We were looking to write a Prince song. A lot of that song we were trying to model around Minneapolis. For years, people would accuse us of representing the Minneapolis sound. But I never really got it. I always thought the Minneapolis sound was not knowing what you’re doing. I look at what the Replacements and Husker Du did for their rock movement. I just think they got together and made these songs that production-wise were super lo-fi. Some of the writing is simple – it works. It’s catchy. It’s luck. Then I look at Prince and see he was making it up as he went along. Producers Jimmy Jam and Terry Lewis – look at some of the drum noises they were creating in the ‘80s. It was ridiculous, but it worked.

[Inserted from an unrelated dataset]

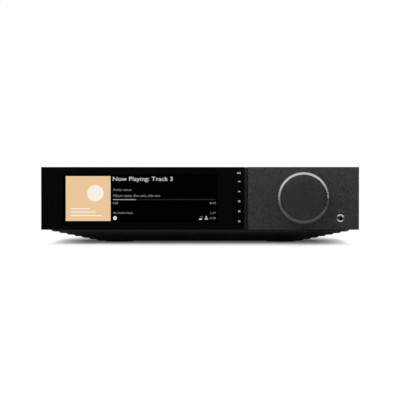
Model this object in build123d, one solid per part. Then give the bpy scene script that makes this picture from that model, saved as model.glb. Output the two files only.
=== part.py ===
from build123d import *
import math
import os

# A compact streaming amplifier, in millimetres.
# X runs to the right of the front, Y towards the rear, Z up.
# The origin is the middle of the footprint, on the surface that the feet stand on.

# How far a cutting body reaches past the material it cuts
past = 1.0

# Overall sizes
case_width = 318.0
case_depth = 317.0
plate_height = 62.8
knob_proud = 18.0
terminal_proud = 17.0

# Stepped base: tiers that shrink towards the floor, each with a rounded lower edge
foot_stand = 1.2
tier_count = 7
tier_drop = 1.8
first_drop = 2.2
first_inset = 8.2
tier_inset = 7.2
tier_edge_radius = 3.5
tier_corner = 8.0
base_wall = 2.0
base_boss_radius = 6.0
base_rib = 1.8
foot_seat = 1.2
foot_seat_gap = 0.1

# Sheet metal
sheet = 1.2
tray_flange = 14.0
tray_rear_flange = 6.4
bend_radius = 1.6
cover_setback = 0.9
cover_bend = 3.0
cover_gap = 0.2
rear_sheet = 1.5
rear_flange = 10.0
rear_flange_gap = 1.0

# Cover vents
vent_count = 26
vent_pitch = 8.0
vent_width = 3.2
vent_length = 46.0
vent_rows = 2
vent_row_gap = 10.0
vent_from_rear = 36.0

# Front assembly
skin_thick = 4.0
skin_edge = 0.15
frame_inset = 0.15
frame_wall = 3.0
frame_rim = 1.8
frame_cover_gap = 0.1
boss_sink = 0.8
frame_depth = 16.0
fascia_width = 111.1
strip_width = 4.1
screen_height = 48.8
screen_from_left = 22.0
screen_from_right = 26.7
screen_from_bottom = 7.0
screen_border = 2.2
screen_thick = 4.5
screen_bezel = 0.6
board_thick = 1.6
window_gap = 0.2

# Keys in the strip between lens and fascia
key_count = 6
key_pitch = 9.87
key_gap = 0.3
key_side_gap = 0.3
key_top_gap = 0.35
key_recess = 1.2
key_thick = 2.0
key_stem_width = 2.2
key_stem_height = 4.0
key_stem_drop = 2.2
key_stem_reach = 2.5
key_stem_gap = 0.1
key_barb = 0.5
key_barb_thick = 1.0
key_travel = 0.6
key_board_gap = 7.0
key_board_width = 19.0
key_board_overhang = 7.0
key_board_margin = 5.0
key_board_screw_inset = 8.0
key_board_screw_side = 3.4
switch_size = 5.0
switch_thick = 2.5
plunger_radius = 1.2
plunger_gap = 0.1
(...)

People gravitated towards it and danced to it. But in the real world, I bet they were just doing their imitation of George Clinton when he started fucking around with synthetic drums.

So when people give us credit for making up a sound, I’m like, ‘not really.’ We’re getting credit for not knowing what we’re doing. There’s no mentor-ship in Minneapolis and the world of making music. It’s all self-taught. So this is our version of making a Gang Starr record just as Prince made his version of Jimi Hendrix shit just as The Time were making their version of Parliament. The Replacements were making their version of the fucking Rolling Stones.

Minneapolis artists seem to relate well to contemporary pop culture.

 

There’s a lot of folks here just making art for art’s sake. But for the most part, prior to the internet, Minneapolis only got what it got through pop culture sources – magazines and standard media. There weren’t people moving here from Berlin to expose us to German disco.